- **REQUIREMENT**
Will you give the material below again, every line exactly as it is?

- **DATASET CONTENT**
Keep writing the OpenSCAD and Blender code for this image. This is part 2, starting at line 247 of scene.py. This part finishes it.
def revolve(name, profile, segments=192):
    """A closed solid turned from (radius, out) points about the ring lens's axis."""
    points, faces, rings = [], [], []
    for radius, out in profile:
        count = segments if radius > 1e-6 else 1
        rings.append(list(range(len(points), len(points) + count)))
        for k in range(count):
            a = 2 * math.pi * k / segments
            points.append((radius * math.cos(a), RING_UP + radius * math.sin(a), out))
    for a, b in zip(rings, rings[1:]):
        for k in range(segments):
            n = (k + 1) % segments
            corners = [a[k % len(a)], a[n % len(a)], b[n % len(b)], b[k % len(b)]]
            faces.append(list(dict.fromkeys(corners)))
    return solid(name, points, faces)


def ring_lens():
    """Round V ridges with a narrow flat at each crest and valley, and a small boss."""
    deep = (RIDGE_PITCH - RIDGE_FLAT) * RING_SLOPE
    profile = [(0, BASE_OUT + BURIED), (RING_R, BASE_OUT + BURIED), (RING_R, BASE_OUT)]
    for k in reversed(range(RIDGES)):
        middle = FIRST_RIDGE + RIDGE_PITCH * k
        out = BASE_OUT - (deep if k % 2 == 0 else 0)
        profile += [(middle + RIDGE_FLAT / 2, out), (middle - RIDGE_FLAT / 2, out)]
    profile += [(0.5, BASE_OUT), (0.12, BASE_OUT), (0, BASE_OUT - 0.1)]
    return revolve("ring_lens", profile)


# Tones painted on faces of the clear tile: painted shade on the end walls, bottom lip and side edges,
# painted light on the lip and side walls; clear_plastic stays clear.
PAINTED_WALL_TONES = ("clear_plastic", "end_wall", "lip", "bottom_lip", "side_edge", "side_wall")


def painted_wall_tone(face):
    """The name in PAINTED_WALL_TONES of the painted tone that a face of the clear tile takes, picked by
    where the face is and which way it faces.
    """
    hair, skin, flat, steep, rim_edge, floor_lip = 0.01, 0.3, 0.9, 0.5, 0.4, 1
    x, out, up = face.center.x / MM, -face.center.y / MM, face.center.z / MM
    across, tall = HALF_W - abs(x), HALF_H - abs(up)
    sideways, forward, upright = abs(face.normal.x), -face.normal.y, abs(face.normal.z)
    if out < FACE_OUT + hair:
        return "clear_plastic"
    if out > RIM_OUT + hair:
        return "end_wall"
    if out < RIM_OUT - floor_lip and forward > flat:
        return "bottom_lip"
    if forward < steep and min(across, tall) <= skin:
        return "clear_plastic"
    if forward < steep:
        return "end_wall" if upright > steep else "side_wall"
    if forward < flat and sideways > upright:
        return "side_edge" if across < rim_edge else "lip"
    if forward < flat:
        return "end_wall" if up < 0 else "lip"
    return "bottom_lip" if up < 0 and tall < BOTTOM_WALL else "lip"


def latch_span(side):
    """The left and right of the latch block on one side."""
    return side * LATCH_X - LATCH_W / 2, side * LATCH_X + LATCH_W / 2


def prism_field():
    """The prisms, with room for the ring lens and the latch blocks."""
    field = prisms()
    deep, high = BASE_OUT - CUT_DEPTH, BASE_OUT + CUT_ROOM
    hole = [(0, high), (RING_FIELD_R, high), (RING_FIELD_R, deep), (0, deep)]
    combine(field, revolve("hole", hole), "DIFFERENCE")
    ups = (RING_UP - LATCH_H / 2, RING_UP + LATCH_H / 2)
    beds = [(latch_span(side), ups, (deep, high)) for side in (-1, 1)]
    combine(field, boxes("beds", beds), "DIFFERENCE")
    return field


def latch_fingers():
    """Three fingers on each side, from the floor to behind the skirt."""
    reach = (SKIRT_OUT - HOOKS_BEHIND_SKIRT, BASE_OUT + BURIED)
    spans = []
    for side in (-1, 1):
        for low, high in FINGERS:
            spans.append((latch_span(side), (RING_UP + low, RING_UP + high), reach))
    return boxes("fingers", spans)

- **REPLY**
Keep writing the OpenSCAD and Blender code for this image. This is part 2, starting at line 247 of scene.py. This part finishes it.
def revolve(name, profile, segments=192):
    """A closed solid turned from (radius, out) points about the ring lens's axis."""
    points, faces, rings = [], [], []
    for radius, out in profile:
        count = segments if radius > 1e-6 else 1
        rings.append(list(range(len(points), len(points) + count)))
        for k in range(count):
            a = 2 * math.pi * k / segments
            points.append((radius * math.cos(a), RING_UP + radius * math.sin(a), out))
    for a, b in zip(rings, rings[1:]):
        for k in range(segments):
            n = (k + 1) % segments
            corners = [a[k % len(a)], a[n % len(a)], b[n % len(b)], b[k % len(b)]]
            faces.append(list(dict.fromkeys(corners)))
    return solid(name, points, faces)


def ring_lens():
    """Round V ridges with a narrow flat at each crest and valley, and a small boss."""
    deep = (RIDGE_PITCH - RIDGE_FLAT) * RING_SLOPE
    profile = [(0, BASE_OUT + BURIED), (RING_R, BASE_OUT + BURIED), (RING_R, BASE_OUT)]
    for k in reversed(range(RIDGES)):
        middle = FIRST_RIDGE + RIDGE_PITCH * k
        out = BASE_OUT - (deep if k % 2 == 0 else 0)
        profile += [(middle + RIDGE_FLAT / 2, out), (middle - RIDGE_FLAT / 2, out)]
    profile += [(0.5, BASE_OUT), (0.12, BASE_OUT), (0, BASE_OUT - 0.1)]
    return revolve("ring_lens", profile)


# Tones painted on faces of the clear tile: painted shade on the end walls, bottom lip and side edges,
# painted light on the lip and side walls; clear_plastic stays clear.
PAINTED_WALL_TONES = ("clear_plastic", "end_wall", "lip", "bottom_lip", "side_edge", "side_wall")


def painted_wall_tone(face):
    """The name in PAINTED_WALL_TONES of the painted tone that a face of the clear tile takes, picked by
    where the face is and which way it faces.
    """
    hair, skin, flat, steep, rim_edge, floor_lip = 0.01, 0.3, 0.9, 0.5, 0.4, 1
    x, out, up = face.center.x / MM, -face.center.y / MM, face.center.z / MM
    across, tall = HALF_W - abs(x), HALF_H - abs(up)
    sideways, forward, upright = abs(face.normal.x), -face.normal.y, abs(face.normal.z)
    if out < FACE_OUT + hair:
        return "clear_plastic"
    if out > RIM_OUT + hair:
        return "end_wall"
    if out < RIM_OUT - floor_lip and forward > flat:
        return "bottom_lip"
    if forward < steep and min(across, tall) <= skin:
        return "clear_plastic"
    if forward < steep:
        return "end_wall" if upright > steep else "side_wall"
    if forward < flat and sideways > upright:
        return "side_edge" if across < rim_edge else "lip"
    if forward < flat:
        return "end_wall" if up < 0 else "lip"
    return "bottom_lip" if up < 0 and tall < BOTTOM_WALL else "lip"


def latch_span(side):
    """The left and right of the latch block on one side."""
    return side * LATCH_X - LATCH_W / 2, side * LATCH_X + LATCH_W / 2


def prism_field():
    """The prisms, with room for the ring lens and the latch blocks."""
    field = prisms()
    deep, high = BASE_OUT - CUT_DEPTH, BASE_OUT + CUT_ROOM
    hole = [(0, high), (RING_FIELD_R, high), (RING_FIELD_R, deep), (0, deep)]
    combine(field, revolve("hole", hole), "DIFFERENCE")
    ups = (RING_UP - LATCH_H / 2, RING_UP + LATCH_H / 2)
    beds = [(latch_span(side), ups, (deep, high)) for side in (-1, 1)]
    combine(field, boxes("beds", beds), "DIFFERENCE")
    return field


def latch_fingers():
    """Three fingers on each side, from the floor to behind the skirt."""
    reach = (SKIRT_OUT - HOOKS_BEHIND_SKIRT, BASE_OUT + BURIED)
    spans = []
    for side in (-1, 1):
        for low, high in FINGERS:
            spans.append((latch_span(side), (RING_UP + low, RING_UP + high), reach))
    return boxes("fingers", spans)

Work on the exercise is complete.